Головные части авангарда Мюрата вступили в Дорогомиловское предместье в два — начале третьего часа пополудни[65]. Впереди шла кавалерия 2-го кавалерийского корпуса под командованием Себастьяни. Раньше всех в город вступил 10-й польский гусарский полк, за которым шёл прусский 1-й сводный уланский полк, затем вюртембергский 3-й конно-егерский полк, после — четыре французских гусарских и егерских полка 2-й дивизии лёгкой кавалерии. Вместе с кавалерией двигалась конная артиллерия[66]. За ними шла тяжелая кавалерия 2-го кавалерийского корпуса (2-я и 4-я дивизии тяжелой кавалерии), затем — 4-й кавалерийский корпус[67]. В составе авангарда была пехотная дивизия генерала М.М. Клапареда (Легион Вислы), приписанная к Молодой гвардии, и 2-я пехотная дивизия под командованием генерала Ф.М. Дюфура из 1-го армейского корпуса.
Вступление французской армии в Москву 14 сентября 1812 г. (фрагмент). Гоавюра Бовине по оригиналу Куше-сына. 1-я четверть XIX в.

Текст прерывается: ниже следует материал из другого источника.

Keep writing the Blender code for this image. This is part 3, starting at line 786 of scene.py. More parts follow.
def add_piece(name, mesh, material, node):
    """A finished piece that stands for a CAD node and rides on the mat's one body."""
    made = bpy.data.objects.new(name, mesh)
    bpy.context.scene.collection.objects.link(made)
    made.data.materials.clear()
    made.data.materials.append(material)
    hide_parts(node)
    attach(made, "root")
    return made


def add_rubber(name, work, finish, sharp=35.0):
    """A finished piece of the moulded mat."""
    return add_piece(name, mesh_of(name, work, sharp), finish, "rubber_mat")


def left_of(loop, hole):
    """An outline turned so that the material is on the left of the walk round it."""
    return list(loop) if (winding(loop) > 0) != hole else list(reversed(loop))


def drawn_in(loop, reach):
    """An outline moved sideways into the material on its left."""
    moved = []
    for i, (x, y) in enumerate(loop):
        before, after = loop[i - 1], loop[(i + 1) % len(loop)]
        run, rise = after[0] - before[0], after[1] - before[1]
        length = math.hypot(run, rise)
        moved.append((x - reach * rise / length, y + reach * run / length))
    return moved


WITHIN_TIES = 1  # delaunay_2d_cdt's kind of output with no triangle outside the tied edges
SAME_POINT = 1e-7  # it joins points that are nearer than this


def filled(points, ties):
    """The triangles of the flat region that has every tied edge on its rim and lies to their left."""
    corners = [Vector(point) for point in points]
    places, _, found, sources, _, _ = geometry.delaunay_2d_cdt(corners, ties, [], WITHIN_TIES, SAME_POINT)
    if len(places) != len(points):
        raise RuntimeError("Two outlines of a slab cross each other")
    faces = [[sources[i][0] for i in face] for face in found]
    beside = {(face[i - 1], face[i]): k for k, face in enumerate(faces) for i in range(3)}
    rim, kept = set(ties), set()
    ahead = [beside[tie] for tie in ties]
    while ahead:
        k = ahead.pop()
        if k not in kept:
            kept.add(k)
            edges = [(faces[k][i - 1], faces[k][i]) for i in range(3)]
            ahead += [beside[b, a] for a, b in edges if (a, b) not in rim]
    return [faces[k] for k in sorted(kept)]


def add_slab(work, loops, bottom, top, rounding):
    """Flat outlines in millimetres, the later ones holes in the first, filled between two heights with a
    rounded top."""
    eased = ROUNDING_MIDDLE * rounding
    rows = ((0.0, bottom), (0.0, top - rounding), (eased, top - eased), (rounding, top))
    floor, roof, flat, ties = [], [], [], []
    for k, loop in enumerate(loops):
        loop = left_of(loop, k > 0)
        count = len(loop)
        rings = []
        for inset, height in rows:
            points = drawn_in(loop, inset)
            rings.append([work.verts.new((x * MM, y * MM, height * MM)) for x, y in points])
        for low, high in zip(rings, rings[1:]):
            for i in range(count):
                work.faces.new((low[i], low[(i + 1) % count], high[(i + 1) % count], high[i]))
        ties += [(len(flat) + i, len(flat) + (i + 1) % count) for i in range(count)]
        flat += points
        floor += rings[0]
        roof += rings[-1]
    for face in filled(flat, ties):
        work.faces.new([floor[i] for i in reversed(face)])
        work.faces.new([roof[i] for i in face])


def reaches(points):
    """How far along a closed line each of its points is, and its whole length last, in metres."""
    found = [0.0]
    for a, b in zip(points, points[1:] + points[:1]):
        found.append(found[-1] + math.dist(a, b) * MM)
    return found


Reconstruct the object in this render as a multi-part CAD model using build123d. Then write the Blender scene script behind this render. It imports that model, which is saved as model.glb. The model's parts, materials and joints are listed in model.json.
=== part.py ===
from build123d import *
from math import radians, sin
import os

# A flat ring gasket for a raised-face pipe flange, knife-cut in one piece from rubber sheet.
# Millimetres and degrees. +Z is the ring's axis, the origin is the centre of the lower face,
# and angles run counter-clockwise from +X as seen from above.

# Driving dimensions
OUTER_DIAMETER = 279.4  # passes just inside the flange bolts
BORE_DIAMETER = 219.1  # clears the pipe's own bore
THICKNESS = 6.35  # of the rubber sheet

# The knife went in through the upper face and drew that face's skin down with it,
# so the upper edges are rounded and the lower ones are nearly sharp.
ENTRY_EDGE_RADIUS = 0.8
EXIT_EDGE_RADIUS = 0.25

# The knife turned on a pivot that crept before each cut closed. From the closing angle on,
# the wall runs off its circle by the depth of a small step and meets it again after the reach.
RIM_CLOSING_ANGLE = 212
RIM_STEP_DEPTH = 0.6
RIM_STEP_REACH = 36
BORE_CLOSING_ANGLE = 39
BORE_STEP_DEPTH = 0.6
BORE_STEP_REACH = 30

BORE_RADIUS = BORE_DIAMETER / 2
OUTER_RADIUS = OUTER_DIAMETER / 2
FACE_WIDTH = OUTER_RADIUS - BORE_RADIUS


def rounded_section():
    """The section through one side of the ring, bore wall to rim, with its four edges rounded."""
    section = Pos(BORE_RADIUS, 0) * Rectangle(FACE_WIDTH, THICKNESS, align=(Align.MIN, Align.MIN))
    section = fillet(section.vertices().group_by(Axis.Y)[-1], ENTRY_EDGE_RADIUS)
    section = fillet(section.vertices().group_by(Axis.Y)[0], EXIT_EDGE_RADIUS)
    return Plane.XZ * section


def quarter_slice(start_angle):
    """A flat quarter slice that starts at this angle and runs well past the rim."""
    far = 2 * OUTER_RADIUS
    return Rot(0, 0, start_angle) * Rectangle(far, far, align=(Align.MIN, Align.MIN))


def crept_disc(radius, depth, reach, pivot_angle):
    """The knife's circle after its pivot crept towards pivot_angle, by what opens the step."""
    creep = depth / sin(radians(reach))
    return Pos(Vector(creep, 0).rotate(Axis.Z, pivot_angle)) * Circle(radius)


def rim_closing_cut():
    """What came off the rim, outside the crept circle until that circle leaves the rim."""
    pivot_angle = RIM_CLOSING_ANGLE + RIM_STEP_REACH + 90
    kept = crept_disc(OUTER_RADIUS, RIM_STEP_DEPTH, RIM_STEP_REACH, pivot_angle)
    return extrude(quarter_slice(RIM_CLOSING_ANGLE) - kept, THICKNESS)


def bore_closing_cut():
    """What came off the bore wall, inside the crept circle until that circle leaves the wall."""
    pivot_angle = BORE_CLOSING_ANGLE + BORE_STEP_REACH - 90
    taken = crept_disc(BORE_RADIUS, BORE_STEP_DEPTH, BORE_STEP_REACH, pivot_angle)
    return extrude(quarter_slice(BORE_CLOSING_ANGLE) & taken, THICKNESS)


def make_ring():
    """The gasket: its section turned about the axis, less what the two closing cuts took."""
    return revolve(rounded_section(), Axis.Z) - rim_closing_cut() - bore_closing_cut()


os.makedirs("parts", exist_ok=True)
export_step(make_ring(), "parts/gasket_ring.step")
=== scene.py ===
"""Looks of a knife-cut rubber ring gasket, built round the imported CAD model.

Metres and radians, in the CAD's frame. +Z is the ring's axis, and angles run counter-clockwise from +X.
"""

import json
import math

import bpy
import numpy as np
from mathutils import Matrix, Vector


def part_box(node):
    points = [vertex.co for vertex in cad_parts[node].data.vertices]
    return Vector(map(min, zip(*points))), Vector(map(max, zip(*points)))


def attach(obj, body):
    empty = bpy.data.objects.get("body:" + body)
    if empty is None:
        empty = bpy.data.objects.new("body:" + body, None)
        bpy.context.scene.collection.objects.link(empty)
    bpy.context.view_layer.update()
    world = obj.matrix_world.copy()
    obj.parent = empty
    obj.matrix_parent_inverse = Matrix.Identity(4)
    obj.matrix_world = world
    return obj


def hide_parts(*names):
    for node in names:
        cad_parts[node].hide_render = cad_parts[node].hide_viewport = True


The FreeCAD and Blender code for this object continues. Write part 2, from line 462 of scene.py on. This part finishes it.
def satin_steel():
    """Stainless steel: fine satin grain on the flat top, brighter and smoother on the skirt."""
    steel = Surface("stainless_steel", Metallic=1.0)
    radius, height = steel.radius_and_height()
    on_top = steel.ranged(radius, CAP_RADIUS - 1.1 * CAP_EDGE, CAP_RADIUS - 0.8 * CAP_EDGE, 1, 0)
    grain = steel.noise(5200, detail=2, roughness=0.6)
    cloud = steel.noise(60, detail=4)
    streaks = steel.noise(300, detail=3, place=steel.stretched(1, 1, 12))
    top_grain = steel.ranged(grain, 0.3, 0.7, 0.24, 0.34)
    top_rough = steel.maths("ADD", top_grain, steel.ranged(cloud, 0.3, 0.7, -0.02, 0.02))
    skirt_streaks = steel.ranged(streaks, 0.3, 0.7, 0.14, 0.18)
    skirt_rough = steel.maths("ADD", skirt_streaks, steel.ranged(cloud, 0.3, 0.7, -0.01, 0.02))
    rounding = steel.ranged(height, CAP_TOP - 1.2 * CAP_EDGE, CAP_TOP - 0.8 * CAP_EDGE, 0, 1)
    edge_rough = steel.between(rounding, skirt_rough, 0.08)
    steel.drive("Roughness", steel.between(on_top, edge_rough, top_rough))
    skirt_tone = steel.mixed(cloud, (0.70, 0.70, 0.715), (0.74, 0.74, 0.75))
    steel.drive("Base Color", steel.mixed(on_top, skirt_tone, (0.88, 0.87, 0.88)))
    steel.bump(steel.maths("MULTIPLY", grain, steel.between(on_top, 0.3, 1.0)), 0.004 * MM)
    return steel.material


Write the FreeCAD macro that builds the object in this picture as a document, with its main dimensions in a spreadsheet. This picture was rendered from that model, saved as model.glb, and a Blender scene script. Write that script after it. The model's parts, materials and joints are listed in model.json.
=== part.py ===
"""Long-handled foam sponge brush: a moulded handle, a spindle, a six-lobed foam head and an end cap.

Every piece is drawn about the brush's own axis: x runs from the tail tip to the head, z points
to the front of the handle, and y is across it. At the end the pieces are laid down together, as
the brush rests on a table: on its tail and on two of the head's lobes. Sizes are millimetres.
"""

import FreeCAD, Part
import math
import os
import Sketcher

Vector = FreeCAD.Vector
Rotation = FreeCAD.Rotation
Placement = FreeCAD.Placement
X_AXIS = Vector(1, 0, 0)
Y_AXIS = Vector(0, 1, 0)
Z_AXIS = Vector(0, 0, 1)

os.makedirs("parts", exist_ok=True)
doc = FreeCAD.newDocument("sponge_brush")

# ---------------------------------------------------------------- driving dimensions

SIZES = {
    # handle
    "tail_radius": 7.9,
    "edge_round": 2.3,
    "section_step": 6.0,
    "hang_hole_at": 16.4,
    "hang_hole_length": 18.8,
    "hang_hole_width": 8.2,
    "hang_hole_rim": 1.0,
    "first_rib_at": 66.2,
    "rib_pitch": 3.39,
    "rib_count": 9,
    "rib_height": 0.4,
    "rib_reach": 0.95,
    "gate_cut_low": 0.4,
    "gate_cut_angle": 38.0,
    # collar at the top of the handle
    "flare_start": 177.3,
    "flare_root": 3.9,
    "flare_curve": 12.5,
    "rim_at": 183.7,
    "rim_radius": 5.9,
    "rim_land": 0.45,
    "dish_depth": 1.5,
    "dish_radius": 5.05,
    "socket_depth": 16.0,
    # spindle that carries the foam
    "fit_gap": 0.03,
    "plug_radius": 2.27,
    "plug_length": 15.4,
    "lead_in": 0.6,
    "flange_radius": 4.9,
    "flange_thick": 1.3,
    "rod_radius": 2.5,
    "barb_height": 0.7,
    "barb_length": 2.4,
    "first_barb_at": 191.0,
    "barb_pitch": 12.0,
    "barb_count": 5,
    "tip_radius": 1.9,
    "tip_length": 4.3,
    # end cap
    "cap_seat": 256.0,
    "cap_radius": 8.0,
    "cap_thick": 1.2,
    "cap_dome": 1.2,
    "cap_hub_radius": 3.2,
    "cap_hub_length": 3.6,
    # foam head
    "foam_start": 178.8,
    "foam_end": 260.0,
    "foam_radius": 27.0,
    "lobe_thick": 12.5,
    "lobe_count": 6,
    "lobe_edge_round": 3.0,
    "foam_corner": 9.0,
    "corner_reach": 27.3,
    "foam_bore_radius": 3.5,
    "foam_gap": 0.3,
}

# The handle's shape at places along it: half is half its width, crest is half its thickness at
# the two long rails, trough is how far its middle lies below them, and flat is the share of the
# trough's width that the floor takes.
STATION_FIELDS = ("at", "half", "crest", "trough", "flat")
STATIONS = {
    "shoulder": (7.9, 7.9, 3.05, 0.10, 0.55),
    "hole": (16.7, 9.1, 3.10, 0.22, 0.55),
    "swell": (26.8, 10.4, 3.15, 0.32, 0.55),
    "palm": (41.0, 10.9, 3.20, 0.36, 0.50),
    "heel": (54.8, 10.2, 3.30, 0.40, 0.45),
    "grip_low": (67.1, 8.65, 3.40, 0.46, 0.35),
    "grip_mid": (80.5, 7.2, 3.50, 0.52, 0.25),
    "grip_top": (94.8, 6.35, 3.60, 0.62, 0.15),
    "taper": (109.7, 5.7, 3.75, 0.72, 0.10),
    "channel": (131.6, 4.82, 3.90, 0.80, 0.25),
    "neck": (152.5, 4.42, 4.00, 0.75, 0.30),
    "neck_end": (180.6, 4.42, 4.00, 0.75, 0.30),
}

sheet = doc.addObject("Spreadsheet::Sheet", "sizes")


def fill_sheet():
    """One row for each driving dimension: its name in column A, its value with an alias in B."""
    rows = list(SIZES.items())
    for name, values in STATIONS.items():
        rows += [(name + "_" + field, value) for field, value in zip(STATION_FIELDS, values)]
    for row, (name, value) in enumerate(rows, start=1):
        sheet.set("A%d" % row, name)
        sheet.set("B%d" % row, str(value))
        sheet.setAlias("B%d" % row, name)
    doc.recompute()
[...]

Кавалеристам был отдан строжайший приказ не слезать с коней и не выезжать из строя[68]. Хирург Г. Роос, который ехал со своим вюртембергским 3-м конноегерским полком сразу вслед за передовым 10-м польским гусарским, вспоминал: «Пока мы ехали по улице до реки Москвы, не было видно ни одной обывательской души. Мост был разобран, мы поехали вброд; пушки ушли в воду до оси, а лошади — до колен»[69]. О том же пишет и Солтык, оказавшийся в составе авангарда. Он видел прямо впереди французского авангарда казаков, «которые служили своего рода гидами»; «они двигались медленно, без опаски, и, переходя через реку, напоили своих лошадей в реке; Неаполитанский король сделал то же самое, как и его свита»[70].